-- Supplied data --
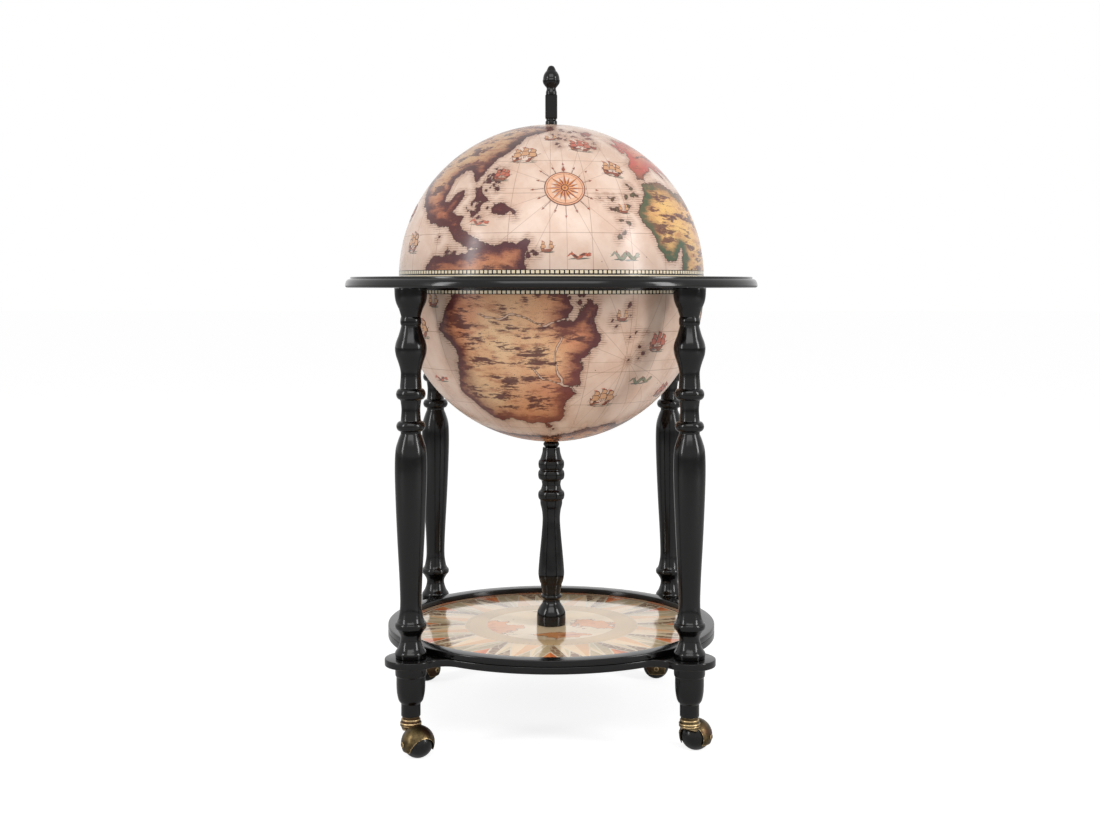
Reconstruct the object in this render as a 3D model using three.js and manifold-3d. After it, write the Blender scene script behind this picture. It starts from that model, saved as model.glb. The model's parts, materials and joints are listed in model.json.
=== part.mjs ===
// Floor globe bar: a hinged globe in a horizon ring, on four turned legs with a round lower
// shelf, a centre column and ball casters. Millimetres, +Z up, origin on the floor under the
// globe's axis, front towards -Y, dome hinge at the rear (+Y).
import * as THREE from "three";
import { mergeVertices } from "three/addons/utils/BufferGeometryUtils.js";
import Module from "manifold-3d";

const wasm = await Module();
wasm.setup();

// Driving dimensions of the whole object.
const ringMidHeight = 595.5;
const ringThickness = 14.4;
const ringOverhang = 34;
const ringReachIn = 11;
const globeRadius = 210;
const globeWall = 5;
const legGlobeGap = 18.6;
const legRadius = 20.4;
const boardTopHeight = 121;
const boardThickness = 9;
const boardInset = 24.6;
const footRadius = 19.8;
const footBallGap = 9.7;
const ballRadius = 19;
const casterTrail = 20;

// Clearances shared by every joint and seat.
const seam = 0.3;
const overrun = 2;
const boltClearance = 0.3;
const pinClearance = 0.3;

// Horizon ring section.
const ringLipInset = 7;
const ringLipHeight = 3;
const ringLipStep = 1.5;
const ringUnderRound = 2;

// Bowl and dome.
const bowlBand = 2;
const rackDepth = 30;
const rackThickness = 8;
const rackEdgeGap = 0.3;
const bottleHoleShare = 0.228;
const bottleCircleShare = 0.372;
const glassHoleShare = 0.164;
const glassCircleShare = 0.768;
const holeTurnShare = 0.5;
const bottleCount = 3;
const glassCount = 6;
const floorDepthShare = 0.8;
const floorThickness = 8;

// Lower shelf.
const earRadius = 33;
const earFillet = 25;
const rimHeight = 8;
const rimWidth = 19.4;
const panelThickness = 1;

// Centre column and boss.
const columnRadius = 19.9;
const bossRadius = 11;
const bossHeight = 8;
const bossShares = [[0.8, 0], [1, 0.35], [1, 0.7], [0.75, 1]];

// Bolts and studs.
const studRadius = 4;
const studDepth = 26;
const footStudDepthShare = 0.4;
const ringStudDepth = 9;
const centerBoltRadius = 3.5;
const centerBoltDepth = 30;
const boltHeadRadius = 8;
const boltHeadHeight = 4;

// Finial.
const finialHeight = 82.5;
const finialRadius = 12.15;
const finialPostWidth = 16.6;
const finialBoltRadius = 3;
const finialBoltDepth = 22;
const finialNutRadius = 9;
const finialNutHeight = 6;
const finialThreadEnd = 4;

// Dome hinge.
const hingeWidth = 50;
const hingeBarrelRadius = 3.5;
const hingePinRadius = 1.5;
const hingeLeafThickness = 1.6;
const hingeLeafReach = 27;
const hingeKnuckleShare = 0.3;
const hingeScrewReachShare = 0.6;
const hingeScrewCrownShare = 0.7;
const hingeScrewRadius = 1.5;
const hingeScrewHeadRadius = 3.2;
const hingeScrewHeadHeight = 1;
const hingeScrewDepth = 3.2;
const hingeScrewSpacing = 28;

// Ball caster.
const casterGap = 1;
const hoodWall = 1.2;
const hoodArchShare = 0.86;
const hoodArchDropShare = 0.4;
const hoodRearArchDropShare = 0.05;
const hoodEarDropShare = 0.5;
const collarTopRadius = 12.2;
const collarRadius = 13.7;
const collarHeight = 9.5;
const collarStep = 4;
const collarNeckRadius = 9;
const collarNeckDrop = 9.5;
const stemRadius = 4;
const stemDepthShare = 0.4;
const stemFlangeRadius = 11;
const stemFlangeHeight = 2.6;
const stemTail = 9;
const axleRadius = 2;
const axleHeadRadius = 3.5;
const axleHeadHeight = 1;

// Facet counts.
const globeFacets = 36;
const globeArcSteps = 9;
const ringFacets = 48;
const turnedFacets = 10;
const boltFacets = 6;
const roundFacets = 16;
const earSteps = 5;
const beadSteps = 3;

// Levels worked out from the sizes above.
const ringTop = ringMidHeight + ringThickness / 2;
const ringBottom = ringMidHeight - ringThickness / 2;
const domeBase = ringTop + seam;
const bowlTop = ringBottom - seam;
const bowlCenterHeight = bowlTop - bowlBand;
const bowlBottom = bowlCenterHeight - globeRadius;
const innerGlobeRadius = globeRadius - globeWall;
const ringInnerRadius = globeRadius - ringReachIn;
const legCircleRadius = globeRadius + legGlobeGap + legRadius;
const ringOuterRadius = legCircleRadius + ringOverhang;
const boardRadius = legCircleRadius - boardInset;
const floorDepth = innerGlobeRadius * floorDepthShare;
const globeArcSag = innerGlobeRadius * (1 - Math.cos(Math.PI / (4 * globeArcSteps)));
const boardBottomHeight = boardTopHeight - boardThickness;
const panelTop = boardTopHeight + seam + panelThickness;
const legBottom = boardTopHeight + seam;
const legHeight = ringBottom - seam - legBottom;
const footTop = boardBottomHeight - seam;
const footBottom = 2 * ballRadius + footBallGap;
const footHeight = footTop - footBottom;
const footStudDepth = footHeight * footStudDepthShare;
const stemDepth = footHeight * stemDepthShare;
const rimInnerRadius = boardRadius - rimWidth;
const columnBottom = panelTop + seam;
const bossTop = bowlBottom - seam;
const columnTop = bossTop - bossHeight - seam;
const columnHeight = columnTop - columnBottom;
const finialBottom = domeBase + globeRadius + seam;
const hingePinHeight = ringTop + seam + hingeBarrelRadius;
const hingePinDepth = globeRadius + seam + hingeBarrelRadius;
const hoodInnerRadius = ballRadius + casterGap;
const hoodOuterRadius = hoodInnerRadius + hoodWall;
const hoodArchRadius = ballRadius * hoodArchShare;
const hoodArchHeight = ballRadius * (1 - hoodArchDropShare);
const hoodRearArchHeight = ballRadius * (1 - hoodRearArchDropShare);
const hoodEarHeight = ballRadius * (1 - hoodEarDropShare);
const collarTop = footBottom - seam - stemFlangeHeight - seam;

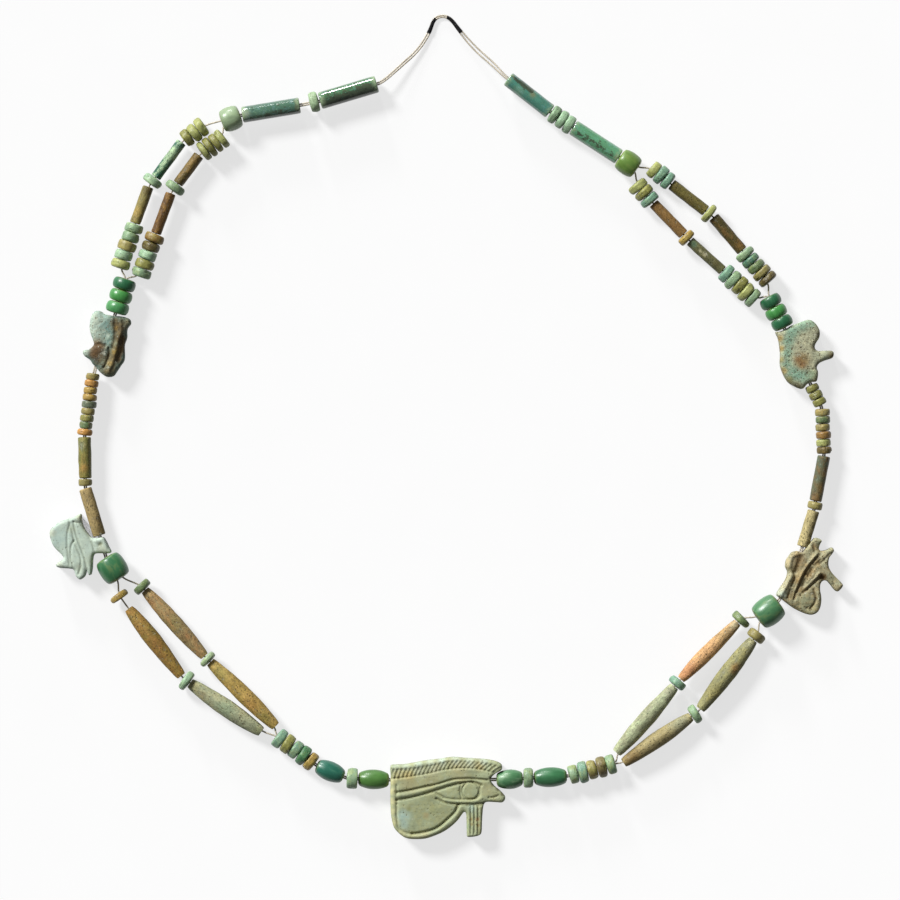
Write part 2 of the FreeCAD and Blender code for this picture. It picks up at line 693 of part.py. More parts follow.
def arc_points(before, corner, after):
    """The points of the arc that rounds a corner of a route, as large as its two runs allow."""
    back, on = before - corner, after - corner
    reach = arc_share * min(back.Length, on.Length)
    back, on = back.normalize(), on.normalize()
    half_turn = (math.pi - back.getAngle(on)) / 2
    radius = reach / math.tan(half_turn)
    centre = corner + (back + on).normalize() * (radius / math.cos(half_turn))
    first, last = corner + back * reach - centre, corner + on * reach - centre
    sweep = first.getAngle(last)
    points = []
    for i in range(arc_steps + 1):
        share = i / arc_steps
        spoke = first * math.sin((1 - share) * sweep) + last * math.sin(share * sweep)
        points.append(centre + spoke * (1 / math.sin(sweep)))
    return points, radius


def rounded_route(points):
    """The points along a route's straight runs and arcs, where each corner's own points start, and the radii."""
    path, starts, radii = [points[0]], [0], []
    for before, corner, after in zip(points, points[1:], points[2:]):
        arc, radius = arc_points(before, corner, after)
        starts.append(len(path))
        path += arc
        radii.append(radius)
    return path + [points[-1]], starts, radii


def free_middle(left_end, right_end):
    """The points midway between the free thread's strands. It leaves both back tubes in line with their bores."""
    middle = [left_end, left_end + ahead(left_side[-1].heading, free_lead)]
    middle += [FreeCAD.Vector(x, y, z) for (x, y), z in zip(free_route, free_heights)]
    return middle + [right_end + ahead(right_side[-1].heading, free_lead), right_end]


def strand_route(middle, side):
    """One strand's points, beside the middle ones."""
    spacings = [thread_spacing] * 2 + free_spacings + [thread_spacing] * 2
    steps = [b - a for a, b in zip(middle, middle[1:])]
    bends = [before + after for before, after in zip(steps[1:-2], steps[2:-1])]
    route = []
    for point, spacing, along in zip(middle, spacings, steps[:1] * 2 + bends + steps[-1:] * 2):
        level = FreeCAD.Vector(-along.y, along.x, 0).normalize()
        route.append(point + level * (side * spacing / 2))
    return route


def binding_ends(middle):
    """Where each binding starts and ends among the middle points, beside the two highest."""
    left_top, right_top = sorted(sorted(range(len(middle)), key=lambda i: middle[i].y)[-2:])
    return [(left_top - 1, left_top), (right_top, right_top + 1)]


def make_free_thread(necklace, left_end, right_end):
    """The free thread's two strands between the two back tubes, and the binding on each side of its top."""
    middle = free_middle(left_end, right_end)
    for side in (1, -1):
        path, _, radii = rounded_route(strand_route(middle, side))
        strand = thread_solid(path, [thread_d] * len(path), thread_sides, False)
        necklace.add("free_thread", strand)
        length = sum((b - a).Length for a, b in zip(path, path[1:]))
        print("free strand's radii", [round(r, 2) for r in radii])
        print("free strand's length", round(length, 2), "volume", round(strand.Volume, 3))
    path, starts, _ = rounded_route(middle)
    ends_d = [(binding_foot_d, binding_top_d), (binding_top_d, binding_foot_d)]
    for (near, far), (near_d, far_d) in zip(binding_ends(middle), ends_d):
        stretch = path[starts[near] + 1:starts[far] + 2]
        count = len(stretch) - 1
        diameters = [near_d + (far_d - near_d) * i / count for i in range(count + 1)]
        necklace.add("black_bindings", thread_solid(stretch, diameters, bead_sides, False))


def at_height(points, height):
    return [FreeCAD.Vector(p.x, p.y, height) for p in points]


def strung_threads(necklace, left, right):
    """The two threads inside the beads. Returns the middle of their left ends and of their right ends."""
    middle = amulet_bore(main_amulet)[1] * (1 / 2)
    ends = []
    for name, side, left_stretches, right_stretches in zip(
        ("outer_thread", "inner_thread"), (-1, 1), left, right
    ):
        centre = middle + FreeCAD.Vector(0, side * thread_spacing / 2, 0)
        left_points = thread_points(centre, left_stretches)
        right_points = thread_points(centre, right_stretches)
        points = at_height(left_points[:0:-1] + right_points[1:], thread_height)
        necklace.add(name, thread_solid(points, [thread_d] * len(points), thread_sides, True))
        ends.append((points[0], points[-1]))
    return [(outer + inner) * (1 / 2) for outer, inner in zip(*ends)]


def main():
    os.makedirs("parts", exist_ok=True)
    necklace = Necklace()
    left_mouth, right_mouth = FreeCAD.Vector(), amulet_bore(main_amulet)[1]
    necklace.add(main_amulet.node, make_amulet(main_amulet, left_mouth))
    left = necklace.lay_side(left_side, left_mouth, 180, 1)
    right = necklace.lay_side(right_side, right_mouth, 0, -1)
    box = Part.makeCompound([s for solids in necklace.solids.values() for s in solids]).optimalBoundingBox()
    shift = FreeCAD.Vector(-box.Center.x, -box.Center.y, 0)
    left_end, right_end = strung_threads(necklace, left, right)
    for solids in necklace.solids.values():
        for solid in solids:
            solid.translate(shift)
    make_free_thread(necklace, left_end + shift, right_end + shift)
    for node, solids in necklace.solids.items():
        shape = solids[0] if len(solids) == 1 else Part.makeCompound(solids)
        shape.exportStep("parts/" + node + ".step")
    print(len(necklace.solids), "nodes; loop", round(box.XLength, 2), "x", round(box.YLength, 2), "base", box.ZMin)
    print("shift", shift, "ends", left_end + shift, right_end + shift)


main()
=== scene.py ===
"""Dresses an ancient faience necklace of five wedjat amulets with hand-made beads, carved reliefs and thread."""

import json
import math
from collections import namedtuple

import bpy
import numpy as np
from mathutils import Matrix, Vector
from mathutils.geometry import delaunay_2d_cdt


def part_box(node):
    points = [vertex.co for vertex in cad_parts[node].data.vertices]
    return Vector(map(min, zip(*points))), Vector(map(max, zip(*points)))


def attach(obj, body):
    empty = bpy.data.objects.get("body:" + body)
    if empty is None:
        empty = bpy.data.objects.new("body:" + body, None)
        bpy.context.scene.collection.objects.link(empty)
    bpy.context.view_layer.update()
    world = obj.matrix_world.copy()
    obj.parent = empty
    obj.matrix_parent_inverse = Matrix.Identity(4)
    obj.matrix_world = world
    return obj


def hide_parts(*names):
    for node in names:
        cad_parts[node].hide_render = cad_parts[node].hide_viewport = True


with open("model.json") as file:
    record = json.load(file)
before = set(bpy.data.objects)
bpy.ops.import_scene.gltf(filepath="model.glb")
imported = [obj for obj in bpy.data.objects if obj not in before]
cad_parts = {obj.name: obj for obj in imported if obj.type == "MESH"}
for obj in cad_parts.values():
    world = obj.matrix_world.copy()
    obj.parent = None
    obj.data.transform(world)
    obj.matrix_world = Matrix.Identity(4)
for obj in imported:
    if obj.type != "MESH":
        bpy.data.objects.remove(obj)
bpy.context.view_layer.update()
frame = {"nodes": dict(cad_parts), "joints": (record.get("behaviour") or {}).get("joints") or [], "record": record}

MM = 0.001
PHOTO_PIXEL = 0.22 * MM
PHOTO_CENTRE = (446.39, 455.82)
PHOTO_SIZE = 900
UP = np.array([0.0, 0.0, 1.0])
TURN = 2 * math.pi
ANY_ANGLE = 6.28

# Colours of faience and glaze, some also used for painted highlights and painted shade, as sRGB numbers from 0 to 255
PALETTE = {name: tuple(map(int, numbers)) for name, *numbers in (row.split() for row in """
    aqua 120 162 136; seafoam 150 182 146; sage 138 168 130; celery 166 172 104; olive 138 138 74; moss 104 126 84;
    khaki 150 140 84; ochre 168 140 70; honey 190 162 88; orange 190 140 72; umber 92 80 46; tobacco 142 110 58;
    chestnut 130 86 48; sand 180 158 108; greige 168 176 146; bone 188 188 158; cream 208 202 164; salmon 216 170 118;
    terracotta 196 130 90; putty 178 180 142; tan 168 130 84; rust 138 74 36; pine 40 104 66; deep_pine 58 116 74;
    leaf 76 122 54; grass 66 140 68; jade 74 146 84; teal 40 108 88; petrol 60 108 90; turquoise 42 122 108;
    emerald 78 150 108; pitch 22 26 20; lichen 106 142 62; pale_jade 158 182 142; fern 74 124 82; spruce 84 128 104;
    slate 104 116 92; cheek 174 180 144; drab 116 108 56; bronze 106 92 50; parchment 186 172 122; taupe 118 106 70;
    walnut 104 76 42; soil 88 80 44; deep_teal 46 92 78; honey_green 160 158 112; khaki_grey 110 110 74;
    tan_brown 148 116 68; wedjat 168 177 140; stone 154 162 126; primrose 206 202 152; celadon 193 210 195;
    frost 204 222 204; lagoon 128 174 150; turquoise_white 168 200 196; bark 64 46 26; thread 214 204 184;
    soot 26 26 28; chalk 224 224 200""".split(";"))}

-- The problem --
Retype only what lies between the line bearing "make_free_thread(necklace, left_end +" and the line bearing "zip(*points))), Vector(map(max, zip(*points)))", keeping both of those lines.

-- Answer to the task --
    make_free_thread(necklace, left_end + shift, right_end + shift)
    for node, solids in necklace.solids.items():
        shape = solids[0] if len(solids) == 1 else Part.makeCompound(solids)
        shape.exportStep("parts/" + node + ".step")
    print(len(necklace.solids), "nodes; loop", round(box.XLength, 2), "x", round(box.YLength, 2), "base", box.ZMin)
    print("shift", shift, "ends", left_end + shift, right_end + shift)


main()
=== scene.py ===
"""Dresses an ancient faience necklace of five wedjat amulets with hand-made beads, carved reliefs and thread."""

import json
import math
from collections import namedtuple

import bpy
import numpy as np
from mathutils import Matrix, Vector
from mathutils.geometry import delaunay_2d_cdt


def part_box(node):
    points = [vertex.co for vertex in cad_parts[node].data.vertices]
    return Vector(map(min, zip(*points))), Vector(map(max, zip(*points)))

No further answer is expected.